Level 7: Lessons and Pattern

What Does This Predict?

Key Question:

What does this breach teach beyond itself?

Reusable Patterns

  • Vishing is increasingly effective against MFA-protected environments
  • Identity compromise enables broad access without triggering traditional defenses
  • Legitimate credentials are more valuable than exploits

Defensive Anti-Patterns

  • Treating authenticated users as inherently trustworthy
  • Logging identity events without active correlation
  • Relying on humans to “fix” authentication failures securely

Industry-Wide Implications

  • Identity is now the primary attack surface
  • Social engineering is evolving faster than authentication controls
  • Breaches will increasingly involve data theft without visible disruption

Why Levels Matter

Breaches are not single moments.
They are progressions.

Understanding them requires moving step by step:
from exposure
to access
to persistence
to consequence.

Without this structure, breach analysis becomes storytelling.
With it, analysis becomes knowledge.

Defensive Recommendations and Lessons Learned

1. Eliminate Human MFA Bypass Paths

Problem Addressed:

Vishing exploits helpdesk trust and exception handling.

Recommendations:

  • Prohibit helpdesk-initiated MFA resets without cryptographic identity proof.
  • Replace “knowledge-based” verification with device-bound or hardware-backed validation.
  • Enforce mandatory cooling-off periods before MFA or credential changes take effect.

Rationale:

If a human can override MFA verbally, MFA is no longer a security control.
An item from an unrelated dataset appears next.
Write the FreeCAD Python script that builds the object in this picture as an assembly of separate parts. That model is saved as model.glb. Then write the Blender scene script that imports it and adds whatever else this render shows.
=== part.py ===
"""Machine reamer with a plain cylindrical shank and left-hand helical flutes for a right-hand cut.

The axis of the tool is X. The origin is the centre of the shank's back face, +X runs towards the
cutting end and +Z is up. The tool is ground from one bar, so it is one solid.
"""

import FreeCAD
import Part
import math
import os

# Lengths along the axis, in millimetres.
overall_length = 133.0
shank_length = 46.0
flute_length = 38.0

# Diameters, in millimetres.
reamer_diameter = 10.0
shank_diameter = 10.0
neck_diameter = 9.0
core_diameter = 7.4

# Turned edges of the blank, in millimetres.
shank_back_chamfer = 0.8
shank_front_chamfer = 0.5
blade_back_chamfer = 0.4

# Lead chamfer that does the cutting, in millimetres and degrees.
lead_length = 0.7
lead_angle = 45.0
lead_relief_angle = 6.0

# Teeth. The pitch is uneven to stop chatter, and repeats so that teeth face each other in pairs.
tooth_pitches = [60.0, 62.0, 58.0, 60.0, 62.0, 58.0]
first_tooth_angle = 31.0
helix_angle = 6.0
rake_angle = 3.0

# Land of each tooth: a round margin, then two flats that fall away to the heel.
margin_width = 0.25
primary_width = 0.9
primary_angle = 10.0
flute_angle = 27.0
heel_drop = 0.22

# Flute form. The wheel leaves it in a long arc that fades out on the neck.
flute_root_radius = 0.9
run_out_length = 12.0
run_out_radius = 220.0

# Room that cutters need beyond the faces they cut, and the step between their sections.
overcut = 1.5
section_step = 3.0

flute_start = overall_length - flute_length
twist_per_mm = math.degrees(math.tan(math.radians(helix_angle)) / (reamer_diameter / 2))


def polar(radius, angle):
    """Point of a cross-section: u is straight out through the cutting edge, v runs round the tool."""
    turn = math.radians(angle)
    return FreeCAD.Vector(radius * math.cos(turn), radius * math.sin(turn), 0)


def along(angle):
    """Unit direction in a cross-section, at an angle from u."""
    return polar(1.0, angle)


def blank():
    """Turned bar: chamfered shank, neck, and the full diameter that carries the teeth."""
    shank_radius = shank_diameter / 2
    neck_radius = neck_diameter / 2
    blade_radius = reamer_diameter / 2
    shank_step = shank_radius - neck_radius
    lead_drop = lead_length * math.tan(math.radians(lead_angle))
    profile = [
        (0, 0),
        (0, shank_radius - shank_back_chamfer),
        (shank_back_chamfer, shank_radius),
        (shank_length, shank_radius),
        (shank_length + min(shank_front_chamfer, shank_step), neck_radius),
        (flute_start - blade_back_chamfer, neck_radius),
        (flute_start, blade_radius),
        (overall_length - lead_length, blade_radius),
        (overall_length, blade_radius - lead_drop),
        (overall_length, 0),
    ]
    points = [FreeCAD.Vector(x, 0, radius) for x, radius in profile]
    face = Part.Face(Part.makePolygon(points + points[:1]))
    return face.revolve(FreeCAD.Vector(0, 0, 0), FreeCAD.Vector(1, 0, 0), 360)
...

2. Treat Identity Providers as Tier-0 Infrastructure

Problem Addressed:

Identity compromise enables full internal access.

Recommendations:

  • Apply zero-trust controls to identity systems themselves.
  • Require phishing-resistant MFA (FIDO2 / hardware keys) for:
    • IT staff
    • Helpdesk roles
    • Identity administrators
  • Isolate identity administration from standard user environments.

Rationale:

Identity systems are now equivalent to domain controllers in impact.

3. Monitor Authenticated Behavior, Not Just Authentication

Problem Addressed:

Attackers use valid credentials to remain invisible.

Recommendations:

  • Alert on abnormal access patterns after successful authentication:
    • Large file access bursts
    • First-time access to sensitive repositories
    • Access outside normal business context
  • Correlate identity logs with data access and cloud storage telemetry.

Rationale:

Authentication success should be the start of scrutiny, not the end.
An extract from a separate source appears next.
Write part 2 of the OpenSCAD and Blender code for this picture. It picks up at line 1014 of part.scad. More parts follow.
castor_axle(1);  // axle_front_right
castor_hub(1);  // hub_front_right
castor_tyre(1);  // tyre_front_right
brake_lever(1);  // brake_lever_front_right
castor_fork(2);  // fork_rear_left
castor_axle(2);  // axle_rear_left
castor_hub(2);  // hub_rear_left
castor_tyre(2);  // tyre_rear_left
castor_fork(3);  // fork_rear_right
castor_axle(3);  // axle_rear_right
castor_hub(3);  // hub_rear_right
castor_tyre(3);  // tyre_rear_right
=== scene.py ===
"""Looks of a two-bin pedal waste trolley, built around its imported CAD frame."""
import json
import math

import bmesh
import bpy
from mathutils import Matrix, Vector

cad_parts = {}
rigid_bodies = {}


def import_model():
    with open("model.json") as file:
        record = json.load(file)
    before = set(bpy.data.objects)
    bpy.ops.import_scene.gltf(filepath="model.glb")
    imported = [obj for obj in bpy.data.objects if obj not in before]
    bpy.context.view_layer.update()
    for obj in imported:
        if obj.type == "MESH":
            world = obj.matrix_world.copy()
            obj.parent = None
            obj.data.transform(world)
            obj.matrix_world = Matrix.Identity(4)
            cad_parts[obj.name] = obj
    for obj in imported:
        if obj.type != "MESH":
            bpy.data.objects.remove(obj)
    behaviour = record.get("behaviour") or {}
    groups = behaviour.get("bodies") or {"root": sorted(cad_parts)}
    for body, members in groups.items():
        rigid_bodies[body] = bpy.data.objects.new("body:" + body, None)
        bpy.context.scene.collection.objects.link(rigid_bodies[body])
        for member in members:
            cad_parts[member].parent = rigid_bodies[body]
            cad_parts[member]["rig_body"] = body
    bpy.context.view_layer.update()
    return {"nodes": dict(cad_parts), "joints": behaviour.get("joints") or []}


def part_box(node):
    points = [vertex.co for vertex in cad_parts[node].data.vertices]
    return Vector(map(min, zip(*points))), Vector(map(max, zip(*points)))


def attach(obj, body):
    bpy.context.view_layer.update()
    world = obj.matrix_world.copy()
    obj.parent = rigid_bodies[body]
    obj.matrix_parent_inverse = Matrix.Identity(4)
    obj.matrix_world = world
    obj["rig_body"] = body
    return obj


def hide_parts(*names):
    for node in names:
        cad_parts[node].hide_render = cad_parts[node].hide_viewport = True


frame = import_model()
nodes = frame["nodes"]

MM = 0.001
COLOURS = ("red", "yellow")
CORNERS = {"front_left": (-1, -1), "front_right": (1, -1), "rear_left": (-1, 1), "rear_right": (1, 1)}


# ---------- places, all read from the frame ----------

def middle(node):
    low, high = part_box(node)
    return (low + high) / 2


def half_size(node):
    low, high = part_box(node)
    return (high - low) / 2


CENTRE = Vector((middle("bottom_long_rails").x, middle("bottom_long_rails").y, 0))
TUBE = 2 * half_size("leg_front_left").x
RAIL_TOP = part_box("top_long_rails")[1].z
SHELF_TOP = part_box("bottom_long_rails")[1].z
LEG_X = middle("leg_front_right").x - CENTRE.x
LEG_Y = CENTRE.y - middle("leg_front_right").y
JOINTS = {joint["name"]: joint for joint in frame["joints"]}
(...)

4. Harden Helpdesk and Account Recovery Workflows

Problem Addressed:

Helpdesks are primary vishing targets.

Recommendations:

  • Require multi-party approval for credential or MFA resets.
  • Log and review all account recovery actions as high-risk events.
  • Regularly test helpdesk staff with controlled vishing simulations.

Rationale:

Helpdesk processes are security controls, whether designed as such or not.

5. Reduce Internal Data Blast Radius

Problem Addressed:

Once inside, attackers accessed broad datasets.

Recommendations:

  • Enforce least-privilege access to internal documents and contracts.
  • Segment sensitive repositories from general corporate storage.
  • Apply access expiration and just-in-time permissions for high-value data.

Rationale:

Attackers should not be able to collect millions of records from one account.
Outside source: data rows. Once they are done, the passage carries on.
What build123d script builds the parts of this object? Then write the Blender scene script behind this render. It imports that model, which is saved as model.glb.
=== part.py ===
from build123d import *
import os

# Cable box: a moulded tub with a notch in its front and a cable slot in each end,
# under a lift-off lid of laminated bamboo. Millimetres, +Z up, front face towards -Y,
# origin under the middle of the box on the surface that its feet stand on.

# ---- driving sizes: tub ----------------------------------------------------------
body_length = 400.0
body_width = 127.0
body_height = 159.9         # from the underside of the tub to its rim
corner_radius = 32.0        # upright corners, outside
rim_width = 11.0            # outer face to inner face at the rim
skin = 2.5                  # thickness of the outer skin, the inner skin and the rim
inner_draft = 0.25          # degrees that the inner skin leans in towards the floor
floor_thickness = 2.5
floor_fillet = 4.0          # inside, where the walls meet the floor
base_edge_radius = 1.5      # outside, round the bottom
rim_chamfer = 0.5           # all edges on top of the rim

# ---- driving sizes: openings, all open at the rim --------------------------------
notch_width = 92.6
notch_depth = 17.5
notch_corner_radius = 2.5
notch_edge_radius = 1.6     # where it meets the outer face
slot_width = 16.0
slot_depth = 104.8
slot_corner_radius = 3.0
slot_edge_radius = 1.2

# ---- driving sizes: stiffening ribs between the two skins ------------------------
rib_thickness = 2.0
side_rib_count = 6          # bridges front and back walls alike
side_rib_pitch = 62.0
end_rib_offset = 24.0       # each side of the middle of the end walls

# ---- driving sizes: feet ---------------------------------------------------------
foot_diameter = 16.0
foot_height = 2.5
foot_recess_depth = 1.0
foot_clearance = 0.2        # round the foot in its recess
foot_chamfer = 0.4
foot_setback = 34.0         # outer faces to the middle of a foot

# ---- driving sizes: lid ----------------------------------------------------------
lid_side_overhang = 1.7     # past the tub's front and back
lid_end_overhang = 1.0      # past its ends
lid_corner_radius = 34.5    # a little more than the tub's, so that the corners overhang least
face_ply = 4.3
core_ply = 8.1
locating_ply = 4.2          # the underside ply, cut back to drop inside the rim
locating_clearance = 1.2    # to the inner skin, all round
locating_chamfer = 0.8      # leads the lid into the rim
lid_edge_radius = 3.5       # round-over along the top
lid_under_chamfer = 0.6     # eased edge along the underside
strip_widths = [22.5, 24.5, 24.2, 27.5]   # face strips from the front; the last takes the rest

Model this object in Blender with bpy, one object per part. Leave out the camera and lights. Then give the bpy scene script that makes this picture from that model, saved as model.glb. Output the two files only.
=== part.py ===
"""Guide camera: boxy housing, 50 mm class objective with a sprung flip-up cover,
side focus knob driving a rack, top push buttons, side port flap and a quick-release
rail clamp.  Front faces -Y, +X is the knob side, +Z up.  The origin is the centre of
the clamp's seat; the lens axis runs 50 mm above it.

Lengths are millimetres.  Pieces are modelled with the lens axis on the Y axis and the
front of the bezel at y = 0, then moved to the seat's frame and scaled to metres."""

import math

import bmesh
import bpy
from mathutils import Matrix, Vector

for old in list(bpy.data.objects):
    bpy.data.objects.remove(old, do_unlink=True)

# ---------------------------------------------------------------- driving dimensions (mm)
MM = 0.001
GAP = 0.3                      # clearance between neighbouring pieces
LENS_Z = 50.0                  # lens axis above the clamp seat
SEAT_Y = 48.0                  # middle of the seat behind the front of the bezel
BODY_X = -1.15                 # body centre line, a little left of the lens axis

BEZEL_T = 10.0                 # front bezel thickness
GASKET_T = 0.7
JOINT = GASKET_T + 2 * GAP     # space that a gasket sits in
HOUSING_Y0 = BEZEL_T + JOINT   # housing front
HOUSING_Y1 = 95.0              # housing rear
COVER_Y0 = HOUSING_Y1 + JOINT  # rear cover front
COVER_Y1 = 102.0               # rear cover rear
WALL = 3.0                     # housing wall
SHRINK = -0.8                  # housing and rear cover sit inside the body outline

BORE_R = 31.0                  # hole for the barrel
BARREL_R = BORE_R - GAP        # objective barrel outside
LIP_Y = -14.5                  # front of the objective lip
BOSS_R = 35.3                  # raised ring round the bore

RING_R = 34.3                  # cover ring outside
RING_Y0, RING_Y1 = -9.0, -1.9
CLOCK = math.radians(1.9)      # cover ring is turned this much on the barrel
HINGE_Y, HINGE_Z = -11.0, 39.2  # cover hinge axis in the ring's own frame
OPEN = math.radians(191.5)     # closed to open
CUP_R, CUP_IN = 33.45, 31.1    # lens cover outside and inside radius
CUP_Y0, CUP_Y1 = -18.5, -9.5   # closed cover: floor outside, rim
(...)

6. Detect and Respond to Extortion Early

Problem Addressed:

Data theft was discovered after public leakage.

Recommendations:

  • Monitor known extortion and leak sites for early indicators.
  • Treat extortion signals as active incidents, not PR issues.
  • Predefine response playbooks for “data theft without encryption” scenarios.

Rationale:

Modern ransomware is increasingly about leverage, not disruption.

7. Design for Breach, Not Perfect Prevention

Problem Addressed:

Identity compromise is increasingly unavoidable.

Recommendations:

  • Assume credentials will be compromised.
  • Build controls that limit dwell time and data access.
  • Measure success by detection speed and containment, not breach absence.

Rationale:

Security maturity is defined by response capability, not the absence of incidents.